We saw similar issues (on a larger scale) after the Dark Knight shooting in Aurora – there was brief talk of pulling Rises from theaters, and the film Gangster Squad had its release date shunted back nearly six months following the excising of a scene involving violence in a movie theater.
The question is, how far is too far? At what point does respecting the impact of an event like Newtown become instead the scapegoating of certain types of creative work?
This is certainly not a defense of violence for violence’s sake, or an argument that we should place the importance of tragedies, such as Newtown, below our own desires for entertainment.
However, it seems clear to me that splashing the front page of a statewide paper with a blistering indictment of young aspiring filmmakers doesn’t help anyone. All events like this one can do is discourage our next generation of writers, filmmakers, and artists from telling their stories.

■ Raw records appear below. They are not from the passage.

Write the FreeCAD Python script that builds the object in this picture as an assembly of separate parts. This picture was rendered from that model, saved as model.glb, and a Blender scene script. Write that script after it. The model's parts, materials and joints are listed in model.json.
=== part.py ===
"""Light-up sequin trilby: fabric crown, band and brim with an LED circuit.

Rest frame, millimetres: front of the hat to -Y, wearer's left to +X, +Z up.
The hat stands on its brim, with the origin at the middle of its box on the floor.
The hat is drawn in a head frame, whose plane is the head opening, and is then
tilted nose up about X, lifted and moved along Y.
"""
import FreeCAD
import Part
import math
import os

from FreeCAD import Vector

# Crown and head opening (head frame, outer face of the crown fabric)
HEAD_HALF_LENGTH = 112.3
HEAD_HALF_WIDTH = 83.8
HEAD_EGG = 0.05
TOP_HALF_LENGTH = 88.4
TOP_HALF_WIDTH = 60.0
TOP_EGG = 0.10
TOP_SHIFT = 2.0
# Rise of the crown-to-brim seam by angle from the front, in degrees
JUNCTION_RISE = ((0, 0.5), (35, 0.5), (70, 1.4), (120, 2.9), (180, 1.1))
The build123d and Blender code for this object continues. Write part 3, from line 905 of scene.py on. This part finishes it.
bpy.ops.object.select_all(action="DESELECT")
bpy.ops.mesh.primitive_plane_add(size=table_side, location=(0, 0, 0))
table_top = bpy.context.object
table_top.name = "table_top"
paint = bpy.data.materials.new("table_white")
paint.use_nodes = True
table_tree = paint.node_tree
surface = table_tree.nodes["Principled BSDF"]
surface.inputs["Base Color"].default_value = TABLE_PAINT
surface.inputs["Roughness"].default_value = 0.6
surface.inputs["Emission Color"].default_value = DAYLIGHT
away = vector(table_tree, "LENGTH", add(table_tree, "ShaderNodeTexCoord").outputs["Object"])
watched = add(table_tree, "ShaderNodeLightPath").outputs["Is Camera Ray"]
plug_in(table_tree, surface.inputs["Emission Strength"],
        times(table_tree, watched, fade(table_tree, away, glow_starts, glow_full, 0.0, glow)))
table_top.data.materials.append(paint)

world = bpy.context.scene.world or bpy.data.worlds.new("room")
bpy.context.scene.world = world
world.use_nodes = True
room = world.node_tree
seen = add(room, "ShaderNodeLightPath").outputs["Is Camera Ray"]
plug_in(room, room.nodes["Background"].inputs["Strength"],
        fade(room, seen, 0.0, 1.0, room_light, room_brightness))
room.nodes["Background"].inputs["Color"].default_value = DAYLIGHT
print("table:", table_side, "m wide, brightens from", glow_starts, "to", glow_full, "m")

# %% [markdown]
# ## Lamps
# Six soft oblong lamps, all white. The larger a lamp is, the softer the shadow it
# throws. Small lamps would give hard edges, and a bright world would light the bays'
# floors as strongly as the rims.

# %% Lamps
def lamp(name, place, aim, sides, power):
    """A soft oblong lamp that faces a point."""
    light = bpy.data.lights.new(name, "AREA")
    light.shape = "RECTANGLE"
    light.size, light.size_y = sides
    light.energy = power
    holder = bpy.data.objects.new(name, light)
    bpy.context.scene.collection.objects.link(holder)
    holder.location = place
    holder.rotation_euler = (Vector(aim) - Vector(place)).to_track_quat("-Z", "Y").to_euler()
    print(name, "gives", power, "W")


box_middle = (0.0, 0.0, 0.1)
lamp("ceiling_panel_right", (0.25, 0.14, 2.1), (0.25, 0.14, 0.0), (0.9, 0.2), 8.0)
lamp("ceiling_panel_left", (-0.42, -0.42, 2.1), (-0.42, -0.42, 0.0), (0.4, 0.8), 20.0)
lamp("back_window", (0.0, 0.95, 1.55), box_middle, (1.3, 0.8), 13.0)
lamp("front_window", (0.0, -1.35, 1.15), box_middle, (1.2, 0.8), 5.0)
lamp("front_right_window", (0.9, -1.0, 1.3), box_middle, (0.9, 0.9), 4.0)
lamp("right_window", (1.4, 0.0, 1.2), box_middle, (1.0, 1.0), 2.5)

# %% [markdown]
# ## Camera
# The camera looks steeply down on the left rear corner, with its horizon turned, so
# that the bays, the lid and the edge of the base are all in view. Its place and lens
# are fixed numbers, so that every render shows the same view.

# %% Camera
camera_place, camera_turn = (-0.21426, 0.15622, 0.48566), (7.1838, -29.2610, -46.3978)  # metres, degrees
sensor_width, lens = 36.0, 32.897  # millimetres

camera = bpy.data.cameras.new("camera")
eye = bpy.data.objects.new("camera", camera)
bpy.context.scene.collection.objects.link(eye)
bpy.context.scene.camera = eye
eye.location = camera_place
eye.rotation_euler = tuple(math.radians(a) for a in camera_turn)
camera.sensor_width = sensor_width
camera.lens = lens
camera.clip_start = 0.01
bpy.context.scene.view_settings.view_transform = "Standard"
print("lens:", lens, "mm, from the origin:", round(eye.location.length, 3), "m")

This is a problem because all creative work must be recognized to hold some sort of value. The nature of that value may be subjective, but it is unequivocally present in one way or another. In the case of these teenagers, the true value of their work doesn’t necessarily lie in the content – shoot ‘em-up backyard movies are a dime a dozen. And yet: how many of our greatest filmmakers and storytellers in any medium started out making backyard movies?
In the end, film teaches us about ourselves. Even if the knowledge we gain amounts to nothing more than the realization that we didn’t like what we saw, it forces us to ask the question, “why not?” and, hopefully, motivates us to seek out, or maybe even create, something better.